— START —
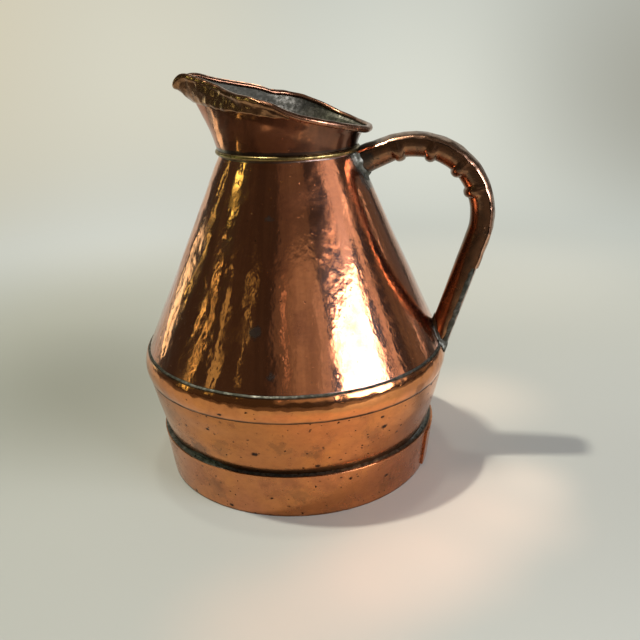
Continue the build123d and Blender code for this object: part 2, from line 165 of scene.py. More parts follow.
paper_mix = place(tree, "MixShader", {0: glow_share, 1: shader.outputs[0], 2: glow})[0]
tree.links.new(paper_mix, tree.nodes["Material Output"].inputs["Surface"])
stage("floor", floor_points, floor_faces, paper, view_turn)
table_half = 2.5
table_paint, tree, shader = new_material("table_paint")
table_grain = place(tree, "TexNoise", {"Scale": 3, "Detail": 3})["Fac"]
tree.links.new(blend(tree, table_grain, (0.13, 0.12, 0.11), (0.1, 0.095, 0.09)), shader.inputs["Base Color"])
shader.inputs["Roughness"].default_value = 0.8
shader.inputs["Specular IOR Level"].default_value = 0.2
table_corners = [(x * table_half, y * table_half, -0.003) for x, y in ((-1, -1), (1, -1), (1, 1), (-1, 1))]
stage("table", table_corners, [(0, 1, 2, 3)], table_paint)


# Lamps. A small strong lamp high on the spout's side throws the shadow to the handle's side,
# and a weaker one overhead fills it. Lit panels stand for the room that the copper mirrors:
# a bright window at the right, golden strips at the left and dim walls in front.
def softbox(name, direction, distance, width, height, strength, colour):
    """A lit panel that faces the jug, from a direction in degrees round it and above the floor.

    Strength is the brightness that its mirror image has."""
    data = bpy.data.lights.new(name, "AREA")
    data.shape = "RECTANGLE"
    data.size = width
    data.size_y = height
    data.energy = strength * math.pi * width * height
    data.color = colour
    lamp = bpy.data.objects.new(name, data)
    turned, raised = math.radians(direction[0]), math.radians(direction[1])
    out = Vector((math.cos(turned) * math.cos(raised), math.sin(turned) * math.cos(raised), math.sin(raised)))
    lamp.location = out * distance + Vector((0, 0, 0.15))
    lamp.rotation_euler = out.to_track_quat("Z", "Y").to_euler()
    bpy.context.scene.collection.objects.link(lamp)


softbox("key_lamp", (-166, 69.5), 4, 0.19, 0.19, 860, (1, 0.955, 0.86))
softbox("overhead_lamp", (122, 84.6), 4, 0.34, 0.34, 42, (1, 0.965, 0.89))
softbox("window", (-30, 15), 1.3, 0.78, 0.42, 13, (1, 1, 1.12))
softbox("window_top", (-10, 31), 1.3, 0.54, 0.28, 1.1, (1, 1.03, 1.2))
softbox("window_side", (0, 15), 1.35, 0.16, 0.6, 0.9, (1, 1, 1.1))
softbox("window_left", (-57, 17), 1.35, 0.2, 0.5, 0.25, (1, 1, 1.1))
softbox("left_gold_strip", (-161, 33), 1.3, 0.045, 0.36, 6.5, (0.7, 1, 0.4))
softbox("left_gold_low", (-163, 10), 1.3, 0.035, 0.46, 3, (0.85, 1, 0.5))
softbox("left_pale_strip", (157, 1), 1.3, 0.26, 0.26, 1.9, (0.9, 1, 0.72))
softbox("left_thin_strip", (168, 14), 1.25, 0.022, 0.4, 4, (0.8, 1, 0.42))
softbox("left_brown_strip", (-144, 15), 1.3, 0.12, 0.34, 0.55, (0.85, 1, 0.55))
softbox("front_left_strip", (-122, 22), 1.4, 0.06, 0.26, 0.42, (0.85, 1, 0.55))
softbox("front_strip", (-88, 25), 1.4, 0.05, 0.18, 0.7, (1, 0.8, 0.75))
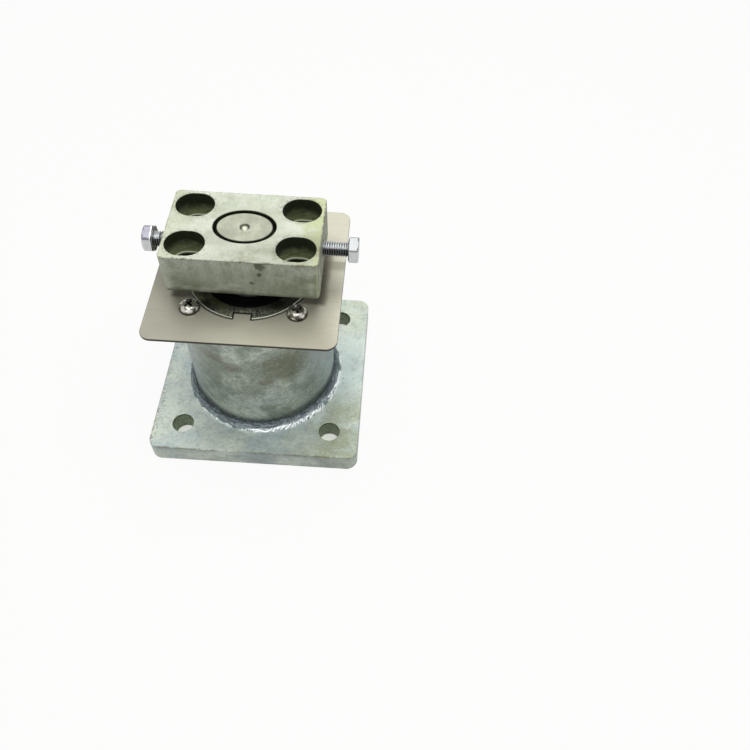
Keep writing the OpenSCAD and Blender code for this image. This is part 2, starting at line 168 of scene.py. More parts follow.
def layers(colour, coats):
    """Coats laid over a colour one after the other, each where its mask is 1."""
    for mask, coat in coats:
        colour = mix(mask, colour, coat)
    return colour


def bumps(height, depth):
    """A bumped normal, depth in millimetres for a height from 0 to 1."""
    return height.node("Bump", {}, {"Height": height, "Distance": depth * MM, "Strength": 1.0})


def corners_of(node):
    """A node's lowest and highest corners, in millimetres."""
    return [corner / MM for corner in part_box(node)]


def quarter(steps):
    """The angles of a quarter turn."""
    return [math.radians(90) * k / steps for k in range(steps + 1)]


def round_rect(length, width, corner, steps=10):
    """A rectangle's outline with round corners, anticlockwise, about its centre."""
    out = []
    for turn, (sx, sy) in enumerate([(1, 1), (-1, 1), (-1, -1), (1, -1)]):
        for k in range(steps + 1):
            a = math.radians(90) * (turn + k / steps)
            out.append((sx * (length / 2 - corner) + corner * math.cos(a),
                        sy * (width / 2 - corner) + corner * math.sin(a)))
    return out


def oval(length, width, steps=128):
    return [(length / 2 * math.cos(2 * math.pi * k / steps),
             width / 2 * math.sin(2 * math.pi * k / steps)) for k in range(steps)]


def circle(radius, steps):
    return oval(2 * radius, 2 * radius, steps)


def moved(outline, x, y):
    return [(px + x, py + y) for px, py in outline]


def skin(rings, n, looped=False):
    """Faces over rings of n points, from the bottom up, with end faces or looped back."""
    faces = [(i * n + k, i * n + (k + 1) % n, (i + 1) % rings * n + (k + 1) % n, (i + 1) % rings * n + k)
             for i in range(rings if looped else rings - 1) for k in range(n)]
    if not looped:
        faces.append(tuple(reversed(range(n))))
        faces.append(tuple(range((rings - 1) * n, rings * n)))
    return faces


def stacked(levels):
    """The points and faces of a closed solid through outlines at heights, from the bottom up."""
    points = [(x, y, z) for outline, z in levels for x, y in outline]
    return points, skin(len(levels), len(levels[0][0]))


def prism(outline, low, high):
    return stacked([(outline, low), (outline, high)])


def slab(length, width, corner, low, high, ease_low, ease_high, steps=4):
    """A block with round corners, its lower and upper edges rounded too."""
    insets = [(ease_low * (1 - math.sin(a)), low + ease_low * (1 - math.cos(a)))
              for a in quarter(steps)]
    insets += [(ease_high * (1 - math.cos(a)), high - ease_high * (1 - math.sin(a)))
               for a in quarter(steps)]
    return stacked([(round_rect(length - 2 * inset, width - 2 * inset, corner - inset), z)
                    for inset, z in insets])


def piece(name, shape):
    """An object from points in millimetres and faces."""
    points, faces = shape
    mesh = bpy.data.meshes.new(name)
    mesh.from_pydata([Vector(point) * MM for point in points], [], faces)
    mesh.validate()
    made = bpy.data.objects.new(name, mesh)
    bpy.context.scene.collection.objects.link(made)
    return made


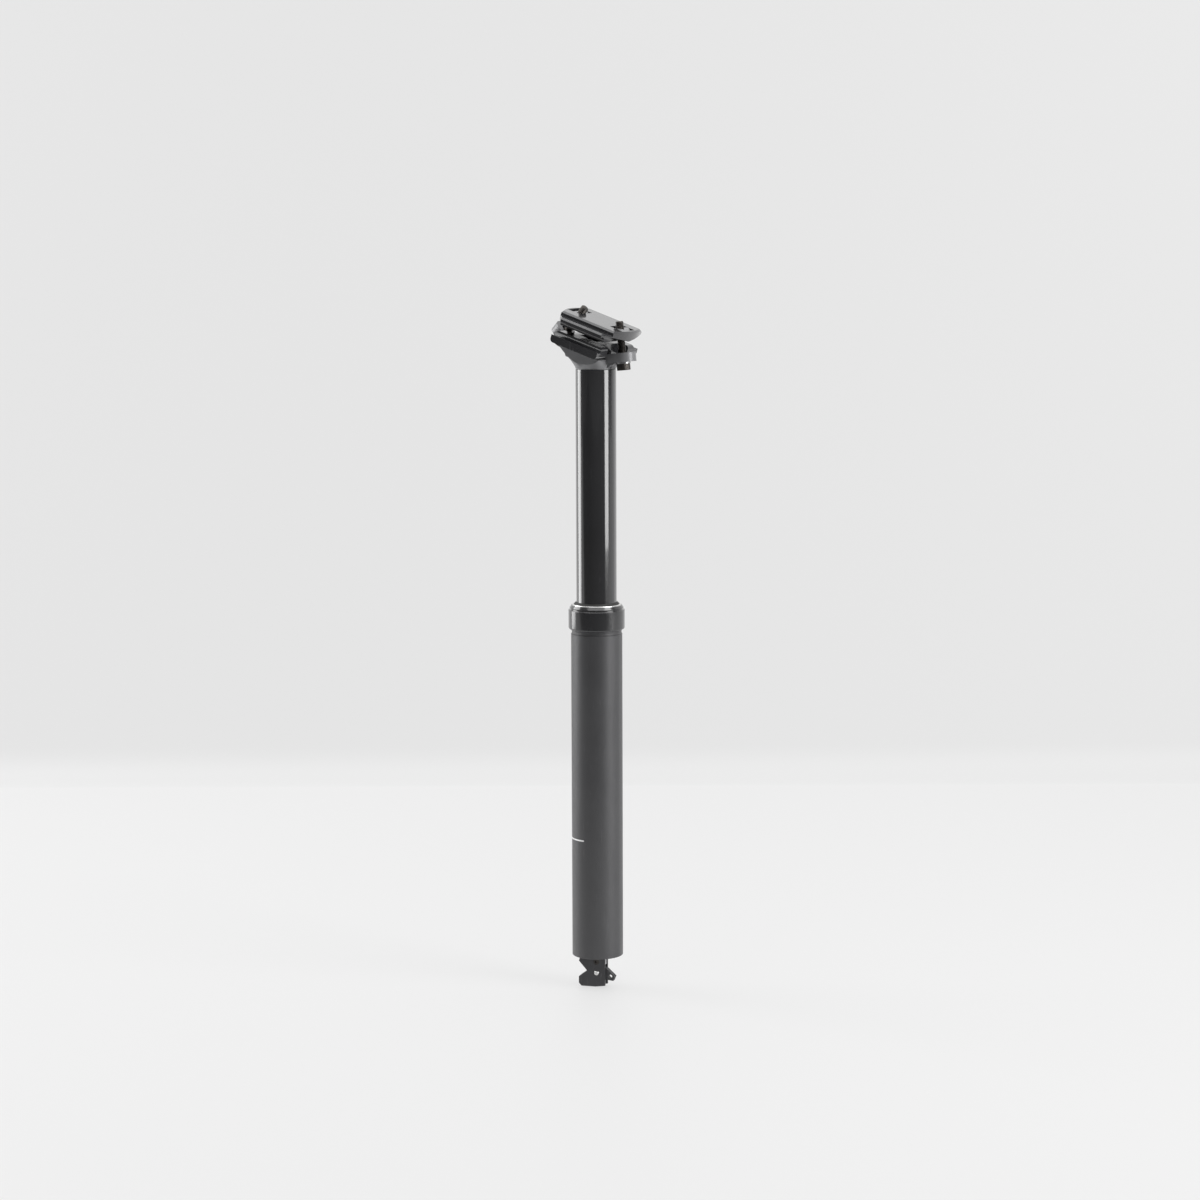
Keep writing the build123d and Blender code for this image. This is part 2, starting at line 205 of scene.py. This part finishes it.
— END —
CHALLENGE: Everything from the first line above up to and including the line that contains "above the floor." should be printed exactly; please print only that.

TASK RESULT:
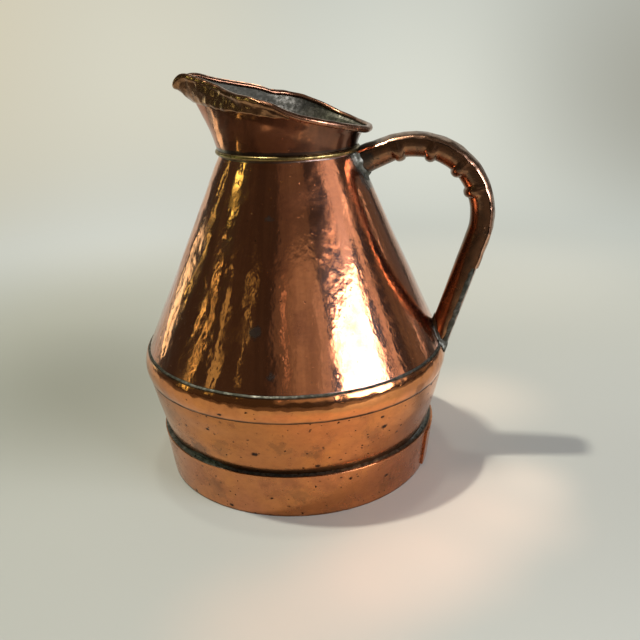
Continue the build123d and Blender code for this object: part 2, from line 165 of scene.py. More parts follow.
paper_mix = place(tree, "MixShader", {0: glow_share, 1: shader.outputs[0], 2: glow})[0]
tree.links.new(paper_mix, tree.nodes["Material Output"].inputs["Surface"])
stage("floor", floor_points, floor_faces, paper, view_turn)
table_half = 2.5
table_paint, tree, shader = new_material("table_paint")
table_grain = place(tree, "TexNoise", {"Scale": 3, "Detail": 3})["Fac"]
tree.links.new(blend(tree, table_grain, (0.13, 0.12, 0.11), (0.1, 0.095, 0.09)), shader.inputs["Base Color"])
shader.inputs["Roughness"].default_value = 0.8
shader.inputs["Specular IOR Level"].default_value = 0.2
table_corners = [(x * table_half, y * table_half, -0.003) for x, y in ((-1, -1), (1, -1), (1, 1), (-1, 1))]
stage("table", table_corners, [(0, 1, 2, 3)], table_paint)


# Lamps. A small strong lamp high on the spout's side throws the shadow to the handle's side,
# and a weaker one overhead fills it. Lit panels stand for the room that the copper mirrors:
# a bright window at the right, golden strips at the left and dim walls in front.
def softbox(name, direction, distance, width, height, strength, colour):
    """A lit panel that faces the jug, from a direction in degrees round it and above the floor.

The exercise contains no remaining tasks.